INSTRUCTIONS TO FOLLOW - The material below holds a span beginning at the line with "Recreate this object" and ending at the line with "wasm.setup();". Quote that span exactly, both ends included, and only that span.

(CAD and scene scripts)
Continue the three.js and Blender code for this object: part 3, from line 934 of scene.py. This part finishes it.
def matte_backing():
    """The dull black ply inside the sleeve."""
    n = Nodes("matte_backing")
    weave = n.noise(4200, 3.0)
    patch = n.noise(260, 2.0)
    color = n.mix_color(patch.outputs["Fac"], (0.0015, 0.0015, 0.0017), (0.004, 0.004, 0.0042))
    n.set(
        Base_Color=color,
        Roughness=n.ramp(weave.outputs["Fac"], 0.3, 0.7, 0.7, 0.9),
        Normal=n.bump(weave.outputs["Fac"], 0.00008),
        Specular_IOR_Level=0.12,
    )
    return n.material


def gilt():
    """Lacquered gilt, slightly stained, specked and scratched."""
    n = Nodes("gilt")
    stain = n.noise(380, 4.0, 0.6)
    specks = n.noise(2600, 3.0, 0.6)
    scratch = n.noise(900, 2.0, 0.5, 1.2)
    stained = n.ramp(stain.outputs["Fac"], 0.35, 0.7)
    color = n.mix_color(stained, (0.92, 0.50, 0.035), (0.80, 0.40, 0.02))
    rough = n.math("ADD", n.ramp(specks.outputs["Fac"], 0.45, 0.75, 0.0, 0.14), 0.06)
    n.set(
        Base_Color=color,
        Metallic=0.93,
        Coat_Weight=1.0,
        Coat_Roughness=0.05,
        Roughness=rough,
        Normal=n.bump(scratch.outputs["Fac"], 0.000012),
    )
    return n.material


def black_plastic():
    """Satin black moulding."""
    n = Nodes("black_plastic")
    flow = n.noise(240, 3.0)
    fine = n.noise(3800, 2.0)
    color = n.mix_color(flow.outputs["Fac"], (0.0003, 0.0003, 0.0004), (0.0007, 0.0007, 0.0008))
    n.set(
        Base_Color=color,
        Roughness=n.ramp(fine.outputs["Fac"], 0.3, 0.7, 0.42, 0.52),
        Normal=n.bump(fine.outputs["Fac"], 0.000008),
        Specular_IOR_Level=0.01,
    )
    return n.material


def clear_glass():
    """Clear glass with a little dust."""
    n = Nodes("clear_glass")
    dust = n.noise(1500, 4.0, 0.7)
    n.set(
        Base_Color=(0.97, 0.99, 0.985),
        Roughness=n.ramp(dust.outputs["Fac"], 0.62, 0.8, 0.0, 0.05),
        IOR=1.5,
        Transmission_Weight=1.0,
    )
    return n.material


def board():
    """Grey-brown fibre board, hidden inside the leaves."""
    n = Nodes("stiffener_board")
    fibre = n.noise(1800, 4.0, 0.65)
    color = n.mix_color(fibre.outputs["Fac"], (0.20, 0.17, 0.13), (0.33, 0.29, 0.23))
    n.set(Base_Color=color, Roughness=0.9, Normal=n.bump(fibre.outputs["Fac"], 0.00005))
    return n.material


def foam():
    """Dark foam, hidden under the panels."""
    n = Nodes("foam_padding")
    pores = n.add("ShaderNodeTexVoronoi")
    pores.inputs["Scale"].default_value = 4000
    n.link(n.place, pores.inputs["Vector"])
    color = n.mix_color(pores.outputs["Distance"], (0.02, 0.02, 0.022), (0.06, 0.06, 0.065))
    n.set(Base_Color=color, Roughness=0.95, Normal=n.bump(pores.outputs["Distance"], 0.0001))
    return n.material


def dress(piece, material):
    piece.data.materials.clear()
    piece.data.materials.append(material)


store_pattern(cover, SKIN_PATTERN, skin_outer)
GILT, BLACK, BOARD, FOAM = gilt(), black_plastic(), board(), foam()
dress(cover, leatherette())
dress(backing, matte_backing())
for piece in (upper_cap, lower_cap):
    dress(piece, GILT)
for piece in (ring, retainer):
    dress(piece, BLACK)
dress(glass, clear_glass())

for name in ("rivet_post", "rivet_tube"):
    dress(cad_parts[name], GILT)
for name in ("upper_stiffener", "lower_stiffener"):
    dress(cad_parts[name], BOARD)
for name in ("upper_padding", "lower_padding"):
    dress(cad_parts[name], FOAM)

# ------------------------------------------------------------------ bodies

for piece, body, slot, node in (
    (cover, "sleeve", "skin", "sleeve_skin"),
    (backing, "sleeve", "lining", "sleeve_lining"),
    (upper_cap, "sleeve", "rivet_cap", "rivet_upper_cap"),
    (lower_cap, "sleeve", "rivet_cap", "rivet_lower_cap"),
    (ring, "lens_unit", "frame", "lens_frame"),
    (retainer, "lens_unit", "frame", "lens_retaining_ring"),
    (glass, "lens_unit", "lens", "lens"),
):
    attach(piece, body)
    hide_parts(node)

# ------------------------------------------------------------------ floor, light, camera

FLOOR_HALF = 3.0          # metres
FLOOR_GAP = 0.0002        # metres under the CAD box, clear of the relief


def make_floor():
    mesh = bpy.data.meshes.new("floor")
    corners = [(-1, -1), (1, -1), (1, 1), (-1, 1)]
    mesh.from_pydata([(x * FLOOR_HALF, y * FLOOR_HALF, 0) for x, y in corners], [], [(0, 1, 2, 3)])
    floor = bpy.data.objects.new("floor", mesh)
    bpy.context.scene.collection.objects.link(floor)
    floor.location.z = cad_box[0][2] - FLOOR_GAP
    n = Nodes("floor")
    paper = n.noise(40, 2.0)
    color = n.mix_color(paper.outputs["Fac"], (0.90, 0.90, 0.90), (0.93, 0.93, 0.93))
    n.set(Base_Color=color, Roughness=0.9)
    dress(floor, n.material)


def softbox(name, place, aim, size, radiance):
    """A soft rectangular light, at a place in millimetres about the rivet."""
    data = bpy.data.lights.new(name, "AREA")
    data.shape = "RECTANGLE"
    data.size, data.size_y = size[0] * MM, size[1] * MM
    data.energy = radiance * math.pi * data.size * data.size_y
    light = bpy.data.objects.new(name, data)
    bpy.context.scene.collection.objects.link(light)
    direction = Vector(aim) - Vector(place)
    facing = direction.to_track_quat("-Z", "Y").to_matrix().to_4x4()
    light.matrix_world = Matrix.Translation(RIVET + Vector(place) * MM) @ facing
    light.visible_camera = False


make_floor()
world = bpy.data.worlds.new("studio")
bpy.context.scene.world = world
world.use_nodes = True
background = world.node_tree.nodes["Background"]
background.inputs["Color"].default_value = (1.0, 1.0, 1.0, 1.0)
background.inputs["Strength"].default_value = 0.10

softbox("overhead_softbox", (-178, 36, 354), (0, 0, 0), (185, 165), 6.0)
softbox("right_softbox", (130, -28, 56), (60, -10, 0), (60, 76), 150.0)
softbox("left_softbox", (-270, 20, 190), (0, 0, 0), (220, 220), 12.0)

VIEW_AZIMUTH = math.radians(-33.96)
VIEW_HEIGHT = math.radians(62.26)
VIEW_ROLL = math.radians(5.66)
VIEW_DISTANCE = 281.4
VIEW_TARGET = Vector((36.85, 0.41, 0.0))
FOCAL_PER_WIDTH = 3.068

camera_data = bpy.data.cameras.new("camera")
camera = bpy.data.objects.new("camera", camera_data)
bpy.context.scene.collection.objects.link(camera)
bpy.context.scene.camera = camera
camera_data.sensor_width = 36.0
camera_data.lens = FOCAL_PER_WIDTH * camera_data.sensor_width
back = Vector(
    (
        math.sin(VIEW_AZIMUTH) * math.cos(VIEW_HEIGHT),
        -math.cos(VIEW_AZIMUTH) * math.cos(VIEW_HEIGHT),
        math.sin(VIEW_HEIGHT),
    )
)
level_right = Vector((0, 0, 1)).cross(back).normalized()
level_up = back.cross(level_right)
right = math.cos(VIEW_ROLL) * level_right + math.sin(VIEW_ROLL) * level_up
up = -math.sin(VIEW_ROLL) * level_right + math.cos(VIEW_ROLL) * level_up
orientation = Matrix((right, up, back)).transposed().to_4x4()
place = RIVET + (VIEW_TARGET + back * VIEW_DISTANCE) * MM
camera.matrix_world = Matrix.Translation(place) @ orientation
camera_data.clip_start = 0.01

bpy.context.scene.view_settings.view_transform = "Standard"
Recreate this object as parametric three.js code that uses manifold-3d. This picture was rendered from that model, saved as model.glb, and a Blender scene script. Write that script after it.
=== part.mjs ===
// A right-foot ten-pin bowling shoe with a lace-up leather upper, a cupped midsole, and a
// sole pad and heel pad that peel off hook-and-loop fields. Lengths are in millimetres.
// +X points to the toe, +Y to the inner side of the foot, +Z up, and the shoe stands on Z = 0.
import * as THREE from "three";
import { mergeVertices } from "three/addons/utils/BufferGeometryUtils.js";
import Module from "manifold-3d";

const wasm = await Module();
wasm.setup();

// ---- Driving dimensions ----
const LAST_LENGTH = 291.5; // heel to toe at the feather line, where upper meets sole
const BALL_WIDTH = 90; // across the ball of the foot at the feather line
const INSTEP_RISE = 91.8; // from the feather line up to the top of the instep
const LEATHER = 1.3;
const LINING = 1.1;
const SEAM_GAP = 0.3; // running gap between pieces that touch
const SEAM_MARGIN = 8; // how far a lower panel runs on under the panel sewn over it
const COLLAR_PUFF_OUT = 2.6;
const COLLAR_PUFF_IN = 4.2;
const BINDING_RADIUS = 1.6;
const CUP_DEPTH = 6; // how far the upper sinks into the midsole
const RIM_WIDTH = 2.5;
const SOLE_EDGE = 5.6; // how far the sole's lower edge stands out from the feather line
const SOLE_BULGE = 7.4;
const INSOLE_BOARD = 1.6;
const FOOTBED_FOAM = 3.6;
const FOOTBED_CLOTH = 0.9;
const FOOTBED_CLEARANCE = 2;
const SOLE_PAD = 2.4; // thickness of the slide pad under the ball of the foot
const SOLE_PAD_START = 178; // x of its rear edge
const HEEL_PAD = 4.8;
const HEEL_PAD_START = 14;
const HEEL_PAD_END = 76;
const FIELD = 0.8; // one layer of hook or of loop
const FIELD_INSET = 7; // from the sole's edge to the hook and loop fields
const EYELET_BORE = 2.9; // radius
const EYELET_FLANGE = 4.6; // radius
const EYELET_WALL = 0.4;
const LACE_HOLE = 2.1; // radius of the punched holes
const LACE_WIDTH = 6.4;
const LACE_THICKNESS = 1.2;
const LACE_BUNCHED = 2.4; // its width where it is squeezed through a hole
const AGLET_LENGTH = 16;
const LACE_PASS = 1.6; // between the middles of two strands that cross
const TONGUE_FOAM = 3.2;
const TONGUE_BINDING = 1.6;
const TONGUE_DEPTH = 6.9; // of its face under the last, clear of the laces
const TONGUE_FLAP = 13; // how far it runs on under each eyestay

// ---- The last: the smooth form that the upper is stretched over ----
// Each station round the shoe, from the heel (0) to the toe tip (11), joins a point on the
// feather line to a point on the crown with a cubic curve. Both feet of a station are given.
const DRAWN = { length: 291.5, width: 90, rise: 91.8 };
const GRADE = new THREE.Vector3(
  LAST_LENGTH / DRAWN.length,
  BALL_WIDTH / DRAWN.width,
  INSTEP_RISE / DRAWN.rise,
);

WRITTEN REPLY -
Recreate this object as parametric three.js code that uses manifold-3d. This picture was rendered from that model, saved as model.glb, and a Blender scene script. Write that script after it.
=== part.mjs ===
// A right-foot ten-pin bowling shoe with a lace-up leather upper, a cupped midsole, and a
// sole pad and heel pad that peel off hook-and-loop fields. Lengths are in millimetres.
// +X points to the toe, +Y to the inner side of the foot, +Z up, and the shoe stands on Z = 0.
import * as THREE from "three";
import { mergeVertices } from "three/addons/utils/BufferGeometryUtils.js";
import Module from "manifold-3d";

const wasm = await Module();
wasm.setup();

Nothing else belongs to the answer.